Wednesday, February 19, 2014

Why opposites attract



We have all heard the saying: Opposites attract. What most don’t know is that there is a biological and evolutionary impetus for that.

Opposites attract for more reasons you might imagine and for very good reasons in an evolutionary sense and the contraceptive pill might to contributing to an increase in immune disease and compromising immune function.
I am reading Secrets of your Cells, by Sondra Barrett, and she talks about the part that smell plays in bringing men and women together and the part that the contraceptive pill plays in interfering with the bodily and evolutionary wisdom of that process.

It is not that Barrett is making the connections I have, but reading what she says about the part that smell plays in bringing together a man and a woman who will offer their child the ‘best’ immune function in a biological sense, they seem to make a great deal of sense.

Research with mice showed that identical looking mice only mated with mice of a different genetic strain and the way they ‘knew’ the other was different was through smell. ‘Extensive research using an ‘electronic nose’ to discriminate the volatile components in mouse urine indicated that urine from different genetic strains showed different odour types, and this was reflected in mouse mating behaviour.’

A study done in 1995 by Swiss biologist Claus Wedekind, explored the theory that  HLA (cellular identity and markers which indicate the quality of immune responsiveness and also provide a distinguishing characteristic reaching beyond the invisible microscopic ‘self’) differences were connected to sexual attraction between men and women.
The study proved the research to be correct which, as Barrett says, makes sense from an evolutionary standpoint:

‘Remember that HLA ID markers indicate a range of immune abilities and immune responsiveness. If we mate with someone who has very different self markers from ours, our offspring will inherit a more diverse immune capability than if we pair up with someone having similar markers.’

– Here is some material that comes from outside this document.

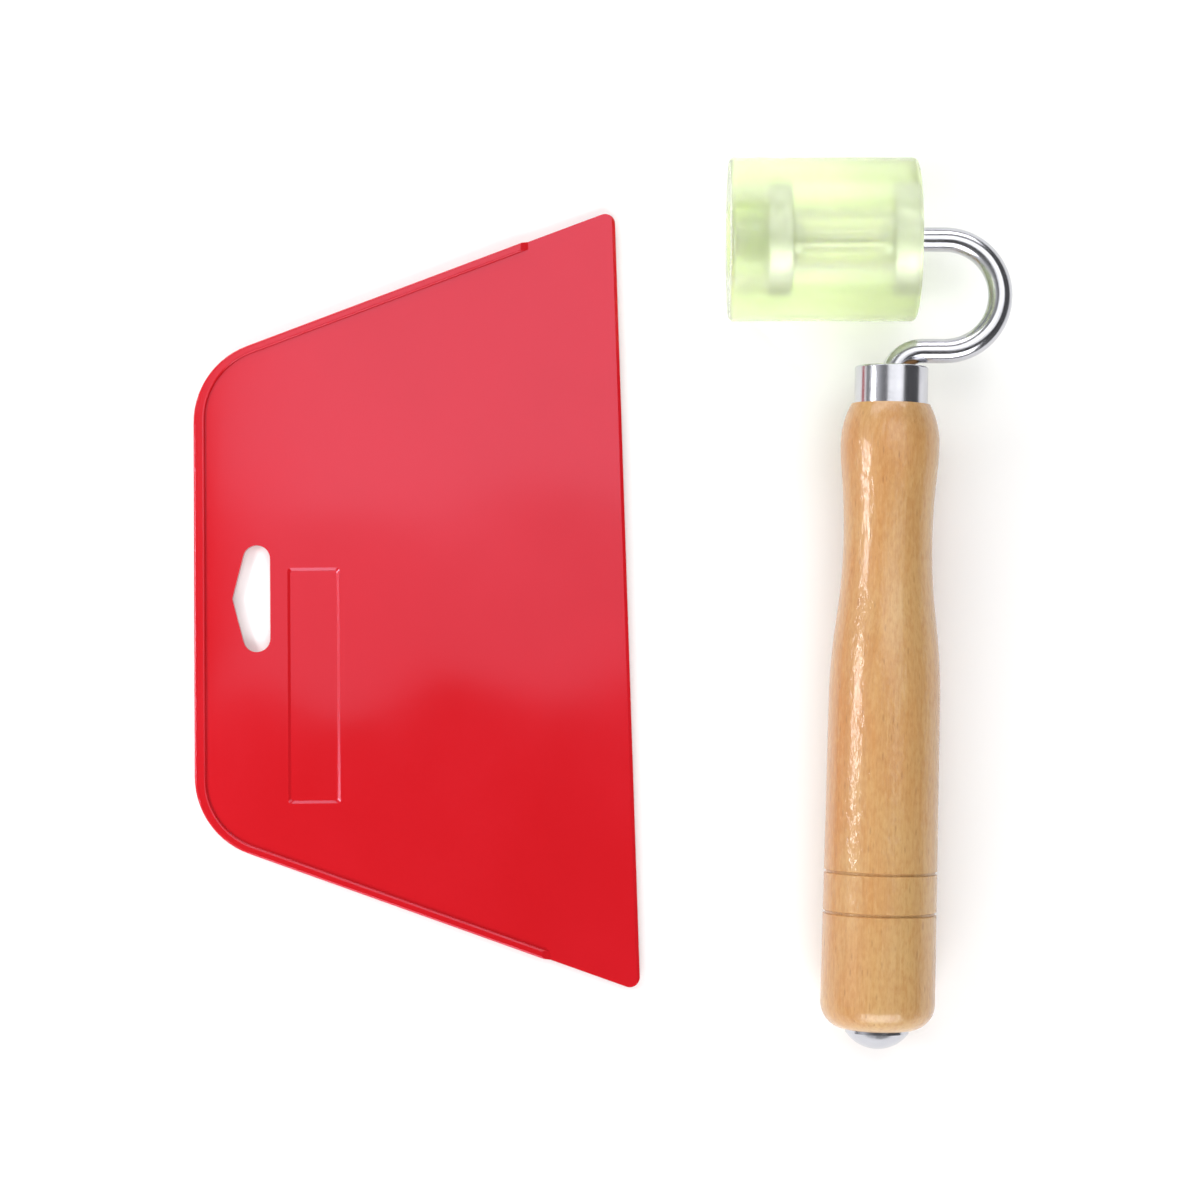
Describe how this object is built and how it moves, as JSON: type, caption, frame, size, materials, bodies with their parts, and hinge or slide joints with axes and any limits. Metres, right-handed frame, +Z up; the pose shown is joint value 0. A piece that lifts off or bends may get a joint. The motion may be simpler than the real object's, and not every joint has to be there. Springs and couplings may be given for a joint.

The researchers found that a woman’s ability to discern these differences is lost when she takes birth control pills. When the research was repeated with women who had been on the pill for the initial study, men whose ‘smell’ had been attractive, were now found to be repulsive.

Which raises the question not only of how the contraceptive pill impacts the ability of a woman to choose a man who best ‘suits’ her on many levels, biological as well as psychological, but whether or not men and women are marrying when they are ‘unsuited’ at a biological or evolutionary level and this then plays a part in infertility.

Much of infertility today is unexplained, at least by science/medicine. Perhaps the explanation is as simple as the fact that nature will inhibit unsuitable procreation in ways we do not perceive.

And when children are born to couples who are a ‘poor’ biological and evolutionary match, are they also likely to have compromised immune function which predisposes them to allergies, reactions, diseases and sensitivities that those born to biologically ‘well-matched’ couples simply do not face.
I find it all fascinating and a reminder of how much we do not know and how everything in nature works for a reason.